◆ OBJECTIVE: Copy all of the material below exactly.

◆ RAW DATA:
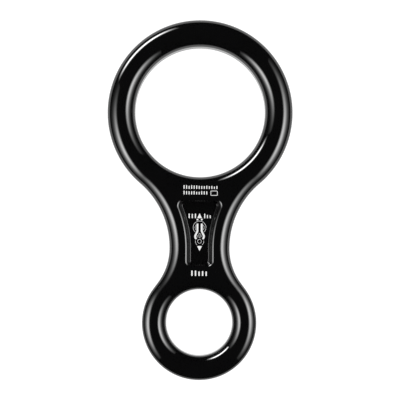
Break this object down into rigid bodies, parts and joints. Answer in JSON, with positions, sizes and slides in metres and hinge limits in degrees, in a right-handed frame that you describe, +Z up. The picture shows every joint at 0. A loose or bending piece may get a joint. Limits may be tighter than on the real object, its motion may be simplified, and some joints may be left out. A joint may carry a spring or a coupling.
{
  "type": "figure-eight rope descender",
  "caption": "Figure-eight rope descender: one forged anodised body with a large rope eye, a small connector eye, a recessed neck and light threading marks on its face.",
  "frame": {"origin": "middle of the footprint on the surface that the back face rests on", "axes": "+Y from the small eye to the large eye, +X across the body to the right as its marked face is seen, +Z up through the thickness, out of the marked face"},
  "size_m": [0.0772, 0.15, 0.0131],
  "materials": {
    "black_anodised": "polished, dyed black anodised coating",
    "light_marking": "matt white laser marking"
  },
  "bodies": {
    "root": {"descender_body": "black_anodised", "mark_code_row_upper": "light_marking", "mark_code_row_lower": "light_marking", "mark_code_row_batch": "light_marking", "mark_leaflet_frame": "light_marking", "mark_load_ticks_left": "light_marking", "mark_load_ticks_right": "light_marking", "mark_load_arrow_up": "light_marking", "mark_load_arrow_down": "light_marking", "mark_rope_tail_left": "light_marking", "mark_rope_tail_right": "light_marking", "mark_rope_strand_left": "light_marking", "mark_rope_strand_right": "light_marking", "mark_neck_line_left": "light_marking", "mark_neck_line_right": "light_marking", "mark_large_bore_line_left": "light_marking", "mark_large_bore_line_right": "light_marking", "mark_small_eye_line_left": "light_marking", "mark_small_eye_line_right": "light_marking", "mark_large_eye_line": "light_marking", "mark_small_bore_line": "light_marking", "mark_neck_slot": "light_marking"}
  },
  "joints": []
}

◆ ANSWER BELOW:
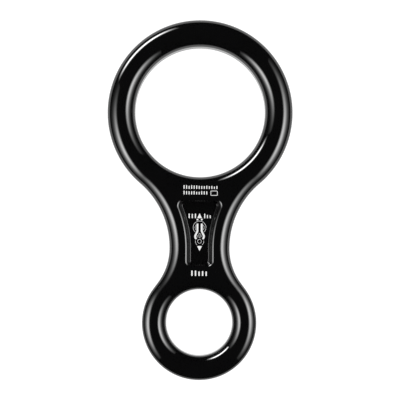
Break this object down into rigid bodies, parts and joints. Answer in JSON, with positions, sizes and slides in metres and hinge limits in degrees, in a right-handed frame that you describe, +Z up. The picture shows every joint at 0. A loose or bending piece may get a joint. Limits may be tighter than on the real object, its motion may be simplified, and some joints may be left out. A joint may carry a spring or a coupling.
{
  "type": "figure-eight rope descender",
  "caption": "Figure-eight rope descender: one forged anodised body with a large rope eye, a small connector eye, a recessed neck and light threading marks on its face.",
  "frame": {"origin": "middle of the footprint on the surface that the back face rests on", "axes": "+Y from the small eye to the large eye, +X across the body to the right as its marked face is seen, +Z up through the thickness, out of the marked face"},
  "size_m": [0.0772, 0.15, 0.0131],
  "materials": {
    "black_anodised": "polished, dyed black anodised coating",
    "light_marking": "matt white laser marking"
  },
  "bodies": {
    "root": {"descender_body": "black_anodised", "mark_code_row_upper": "light_marking", "mark_code_row_lower": "light_marking", "mark_code_row_batch": "light_marking", "mark_leaflet_frame": "light_marking", "mark_load_ticks_left": "light_marking", "mark_load_ticks_right": "light_marking", "mark_load_arrow_up": "light_marking", "mark_load_arrow_down": "light_marking", "mark_rope_tail_left": "light_marking", "mark_rope_tail_right": "light_marking", "mark_rope_strand_left": "light_marking", "mark_rope_strand_right": "light_marking", "mark_neck_line_left": "light_marking", "mark_neck_line_right": "light_marking", "mark_large_bore_line_left": "light_marking", "mark_large_bore_line_right": "light_marking", "mark_small_eye_line_left": "light_marking", "mark_small_eye_line_right": "light_marking", "mark_large_eye_line": "light_marking", "mark_small_bore_line": "light_marking", "mark_neck_slot": "light_marking"}
  },
  "joints": []
}